Starting with her, assembling the rest of the cast was a simple task. She was the light that guided the rest of the process.
I knew that the film, the people in it, and the photography that they were portrayed with all needed to be beautiful. Most of the characters were either rotten inside or very confused and in pain, but in this perfect world, there was no place to hide. I also decided to use a very tight depth of focus. This way, we could follow the character closely, and see only what she decided to pay attention to. Whatever she observes comes into focus; she is always in her mind, always a little detached from the flow of life.
The final challenge was to give a shape to the Internet world in which she lives. We worked very hard at trying to arrive at an abstract form that made the audience feel the experience of surfing the web that we all have. I really hope that we have somehow succeeded.
We also used and stole images from all over (porn movies, cartoons, old films, etc.), trying to create an on-screen mosaic of her teenage soul, which is bombarded with all kind of stimulus on a daily basis. The baroque world that we inhabit had to be present.

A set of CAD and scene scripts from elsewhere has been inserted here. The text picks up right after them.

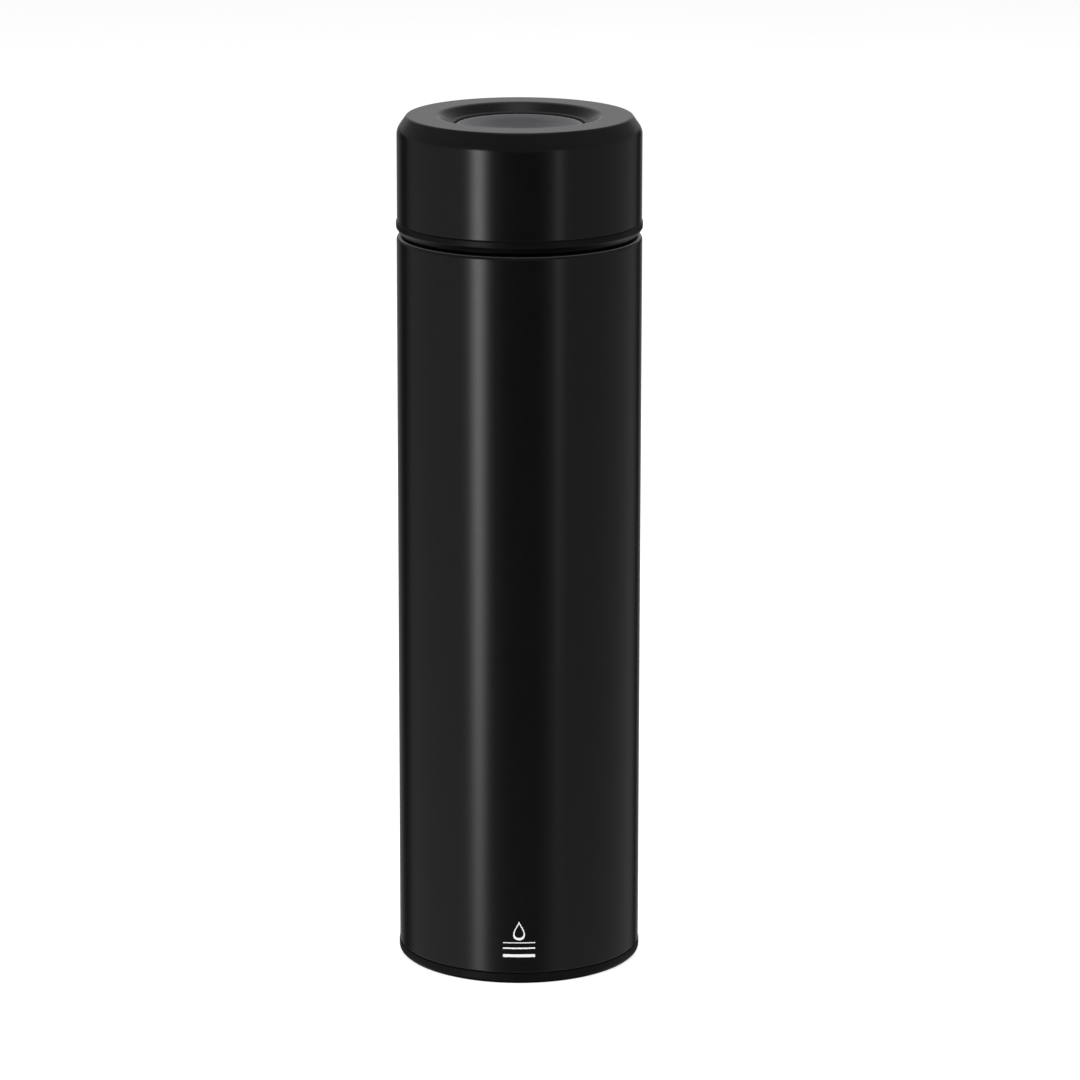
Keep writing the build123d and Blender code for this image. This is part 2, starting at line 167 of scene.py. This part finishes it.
def ridge_height(thread, angle, z):
    """Height of a screw ridge over its cylinder at an angle and a height."""
    fade = 0.05             # turns over which the ridge grows at each end
    best = 0.0
    for lap in range(math.ceil(thread["turns"]) + 1):
        along = angle / math.tau + lap
        if along > thread["turns"]:
            continue
        away = abs(z - thread["low"] - thread["lead"] * along)
        flank = 1 - smooth_step(thread["crest"] / 2, thread["root"] / 2, away)
        ends = smooth_step(0, fade, along) * smooth_step(0, fade, thread["turns"] - along)
        best = max(best, flank * ends)
    return best * thread["height"]


def lathe(name, points, thread=None, closed=True):
    """Turns an outline of (r, z) points about Z, with a screw ridge if one is given.

    An outline that starts and ends on the axis is turned with closed=False.
    """
    rings = []
    vertices = []
    for point in points:
        if point.x < SAME_PLACE:
            rings.append([len(vertices)] * SEGMENTS)
            vertices.append((0.0, 0.0, point.y))
            continue
        ring = []
        on_thread = thread and abs(point.x - thread["radius"]) < SAME_PLACE
        for k in range(SEGMENTS):
            angle = math.tau * k / SEGMENTS
            r = point.x
            if on_thread:
                r += thread["sign"] * ridge_height(thread, angle, point.y)
            ring.append(len(vertices))
            vertices.append((r * math.cos(angle), r * math.sin(angle), point.y))
        rings.append(ring)
    pairs = list(zip(rings, rings[1:]))
    if closed:
        pairs.append((rings[-1], rings[0]))
    faces = []
    for lower, upper in pairs:
        for k in range(SEGMENTS):
            n = (k + 1) % SEGMENTS
            face = list(dict.fromkeys((lower[k], lower[n], upper[n], upper[k])))
            if len(face) > 2:
                faces.append(face)
    return add_mesh(name, vertices, faces)


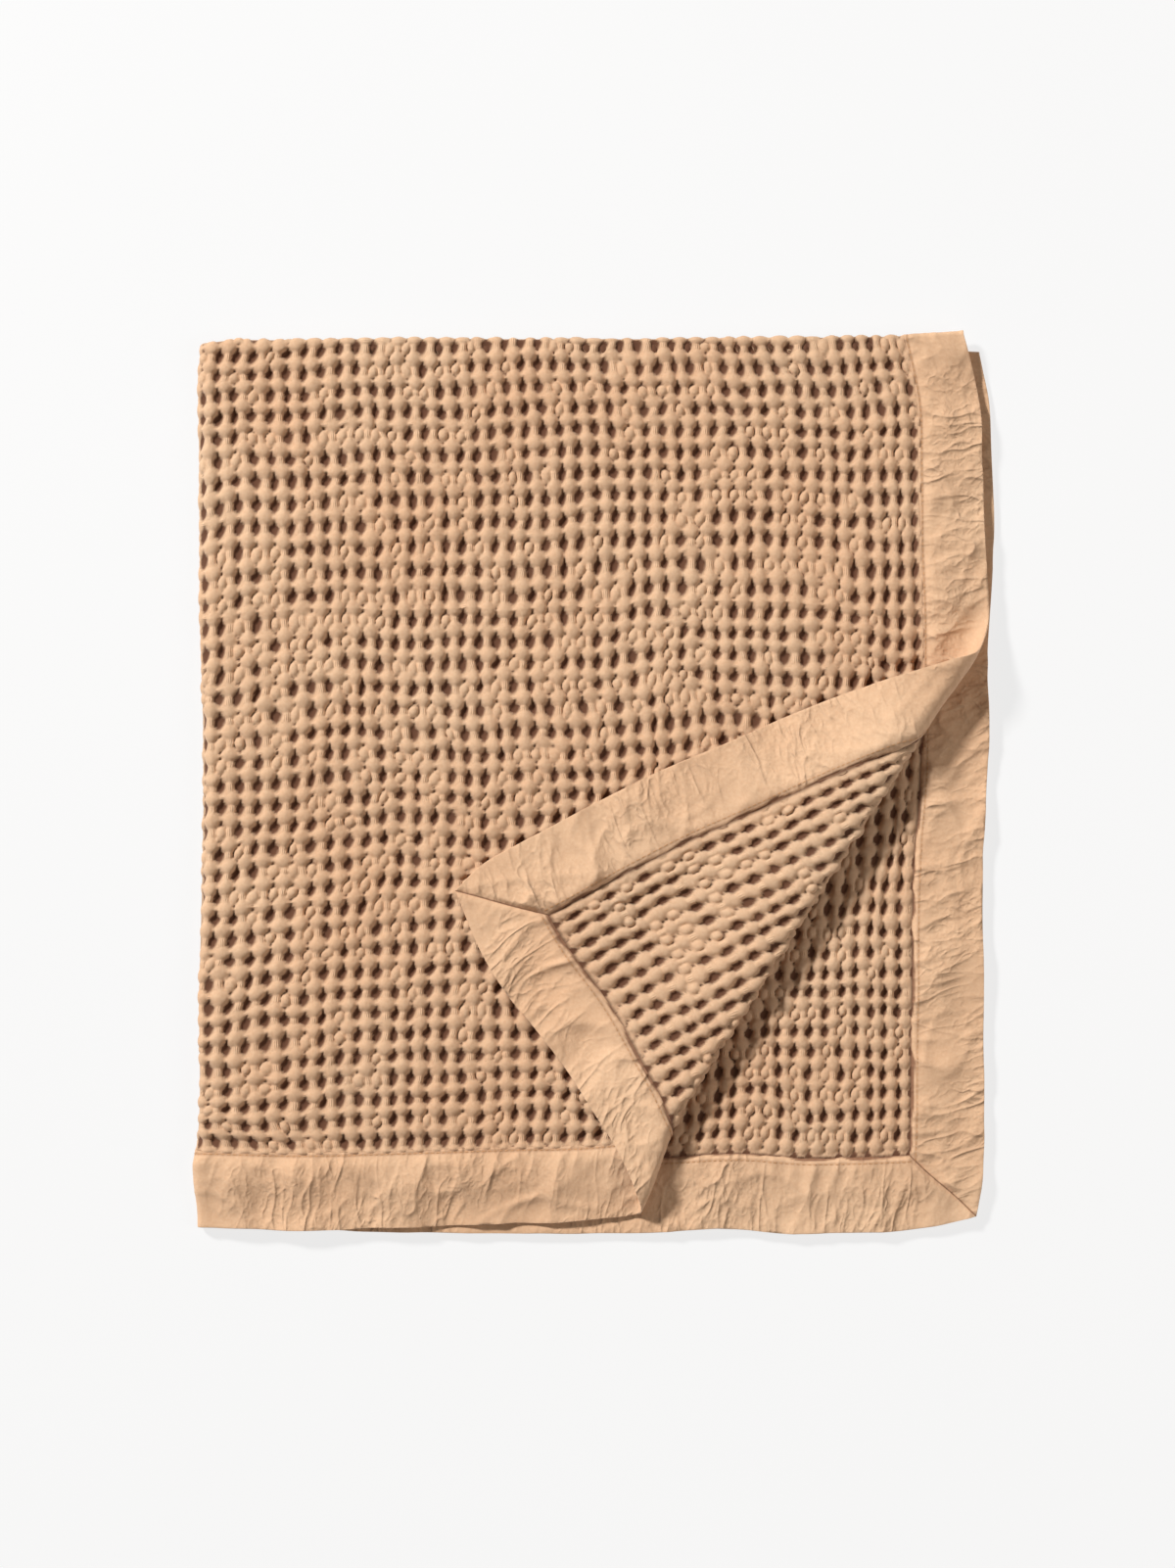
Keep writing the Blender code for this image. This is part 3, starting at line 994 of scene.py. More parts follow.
@dataclass(frozen=True)
class WaffleFinish(ClothFinish):
    """Tan washed cotton in waffle weave."""

    slot: str = "waffle_cloth"
    colour: Colour = srgb(212, 163, 125)
    worn: Colour = srgb(234, 203, 169)
    # Painted shade in the deep cells and between the yarns.
    deep: Colour = srgb(88, 52, 35)
    roughness: float = 0.92
    sheen: float = 0.12
    pad_threads: tuple[float, float] = (17.0, 21.0)
    float_yarns: tuple[float, float] = (8.5, 14.0)
    weave_height: float = 0.00030
    yarn_height: float = 0.00055

    def make(self, groups: Groups) -> bpy.types.Material:
        """Build the material from the shared groups.

        Args:
            groups: the shared node groups.

        Returns:
            The material.
        """
        material, kit, shader, weave, relief = self.start(groups)
        masks = kit.add("ShaderNodeSeparateColor")
        kit.feed(masks.inputs[0], relief["Color"])
        upright, level, pad = masks.outputs
        warp, weft = self.pad_threads
        across, along = self.float_yarns
        plain = kit.use(groups.plain, {"Weave": weave, "Warp": warp, "Weft": weft})
        yarns = kit.use(groups.floats, {
            "Weave": weave, "Upright": upright, "Level": level,
            "Yarns across": across, "Yarns along": along,
        })
        pads = kit.math("MULTIPLY", plain, pad)
        ratio = self.weave_height / self.yarn_height
        kit.bump(shader, kit.math("MULTIPLY_ADD", pads, ratio, yarns), self.yarn_height)
        return material


@dataclass(frozen=True)
class BorderFinish(ClothFinish):
    """Tan washed cotton in plain weave, a little crumpled."""

    slot: str = "border_cloth"
    colour: Colour = srgb(212, 164, 126)
    worn: Colour = srgb(236, 203, 168)
    # Painted shade along the stitch lines, the mitres and under the folded edge.
    deep: Colour = srgb(112, 68, 46)
    roughness: float = 0.9
    sheen: float = 0.15
    threads: float = 2300.0
    crease_height: float = 0.0012
    thread_share: float = 0.06

    def make(self, groups: Groups) -> bpy.types.Material:
        """Build the material from the shared groups.

        Args:
            groups: the shared node groups.

        Returns:
            The material.
        """
        material, kit, shader, weave, _ = self.start(groups)
        plain = kit.use(
            groups.plain, {"Weave": weave, "Warp": self.threads, "Weft": self.threads},
        )
        creases = kit.use(groups.creases, {"Cloth": weave})
        height = kit.math("MULTIPLY_ADD", plain, self.thread_share, creases)
        kit.bump(shader, height, self.crease_height)
        return material


@dataclass(frozen=True)
class ThreadFinish:
    """Sewing thread, a shade yellower than the cloth."""

    colour: Colour = srgb(205, 154, 106)
    dark_share: float = 0.6
    roughness: float = 0.7
    twist: float = 2600.0
    twist_height: float = 0.0001

    def make(self) -> bpy.types.Material:
        """Build the material, with the thread's twist as fine stripes.

        Returns:
            The material.
        """
        material, kit, shader = start_material("sewing_thread")
        weave = kit.split(kit.add("ShaderNodeUVMap", uv_map="weave").outputs[0])
        slant = kit.math("ADD", weave[0], weave[1])
        ply = kit.math("SINE", kit.math("MULTIPLY", slant, self.twist))
        shade = kit.ramp(ply, gain=0.08, shift=0.12)
        dark = tuple(c * self.dark_share for c in self.colour[:3]) + (1.0,)
        kit.feed(shader.inputs["Base Color"], kit.mix(shade, self.colour, dark))
        kit.bump(shader, ply, self.twist_height)
        shader.inputs["Roughness"].default_value = self.roughness
        return material


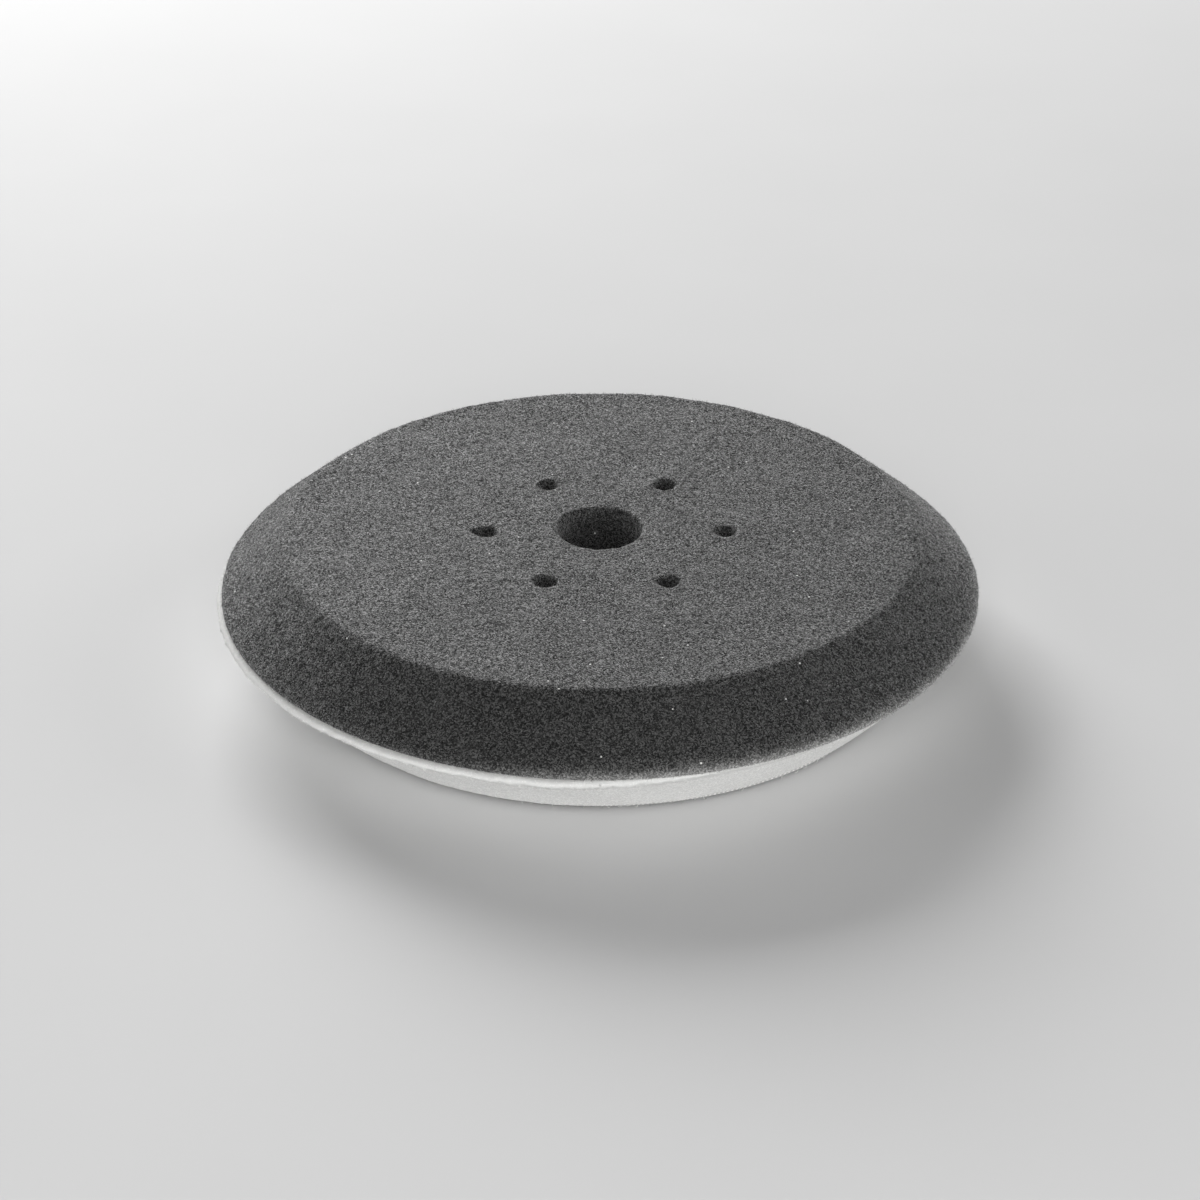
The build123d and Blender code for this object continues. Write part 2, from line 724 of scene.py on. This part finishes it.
@dataclass
class FoamLayer:
    """Common steps of both foam layers: turn, punch, remesh, roughen and dress."""

    layout: Layout
    bottom: float
    top: float
    node: str
    tone: Tone
    voxel: float = 0.6 * MM
    mouth_flare: float = 0.0
    mouth_depth: float = 1.1 * MM
    tail_depth: float = 2.0 * MM
    tail_width: float = 0.3
    punch_shrink: float = 0.35 * MM
    ragged: float = 0.22 * MM
    overshoot: float = 2.0 * MM
    around: int = 256

    def build(self) -> bpy.types.Object:
        """Make the layer, attach it to the body and hide its plain CAD part.

        Returns:
            The finished piece.
        """
        piece = turned(f"{self.node}_skin", self.outline(), self.around)
        punch(piece, [self.vent_cutter(vent) for vent in self.layout.vents])
        remesh(piece, self.voxel)
        points = read_points(piece.data)
        write_points(piece.data, self.roughen(points, read_normals(piece.data)))
        # Fray share per vertex; on the face foam it also places painted sheen.
        fray_and_sheen = piece.data.attributes.new(FRAY_AND_SHEEN, "FLOAT", "POINT")
        fray_and_sheen.data.foreach_set("value", self.fray_and_sheen_share(points).astype(np.float32))
        piece.data.materials.clear()
        piece.data.materials.append(self.tone.material())
        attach(piece, BODY)
        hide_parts(self.node)
        return piece

    def outline(self) -> list[tuple[float, float]]:
        """Closed outline of the layer, radius and height, counter-clockwise."""
        raise NotImplementedError

    def roughen(self, points: np.ndarray, normals: np.ndarray) -> np.ndarray:
        """Give the smooth surface its cut, porous relief."""
        raise NotImplementedError

    def fray_and_sheen_share(self, points: np.ndarray) -> np.ndarray:
        """Share of fray, and on the face foam of painted sheen, at each vertex: none unless the layer says
        so.
        """
        return np.zeros(len(points))

    def vent_cutter(self, vent: Vent) -> bpy.types.Object:
        """Rod with the ragged cross-section of one vent.

        Args:
            vent: The vent to cut.

        Returns:
            A closed cutter.
        """
        x, y = self.layout.vent_place(vent)
        heights = np.linspace(self.bottom - self.overshoot, self.top + self.overshoot, 22)
        angles = np.linspace(0.0, 2.0 * math.pi, 40, endpoint=False)
        turn, height = np.meshgrid(angles, heights)
        depth = np.clip(self.top - height, 0.0, None)
        flare = self.mouth_flare * np.exp(-depth / self.mouth_depth) * (1.0 + 0.6 * np.sin(turn))
        away = np.abs((turn - math.radians(vent.tail_angle) + math.pi) % (2 * math.pi) - math.pi)
        tail = vent.tail * np.exp(-((away / self.tail_width) ** 2)) * np.exp(-depth / self.tail_depth)
        probe = np.stack([np.cos(turn), np.sin(turn), height / (3.0 * MM)], axis=-1).reshape(-1, 3)
        ragged = smooth_noise(probe, 0.55, int(vent.angle) + 7).reshape(turn.shape) * self.ragged
        plain = self.layout.vent_radius - self.punch_shrink + vent.widen
        radius = plain + flare + tail + ragged
        rings = np.stack([x + radius * np.cos(turn), y + radius * np.sin(turn), height], axis=-1)
        return ring_mesh("vent_cutter", rings, capped=True)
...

The final shape of the film came to in the editing room. Because the movie is told in chapters, like gospels of her life, we could have made a million different movies; it was exactly like a Rubik’s cube. The hardest part: how to balance her double love interest, for both a boy and a girl. Bisexuality is hard, including in film.
People say that it is a bold movie that looks almost like a porn flick, in that it is new and fresh. I think that if this movie is able to raise questions in people’s souls regarding how they perceive their sexuality, and of how much guilt, pain, phobia or hatred derives from absurd notions of misunderstood religion, I will be the happiest woman to walk this earth.
Every movie is an act of love, of deep passion; I really hope this can turn out to be a fantastic love story.
Young & Wild is currently playing at the Sundance Film Festival.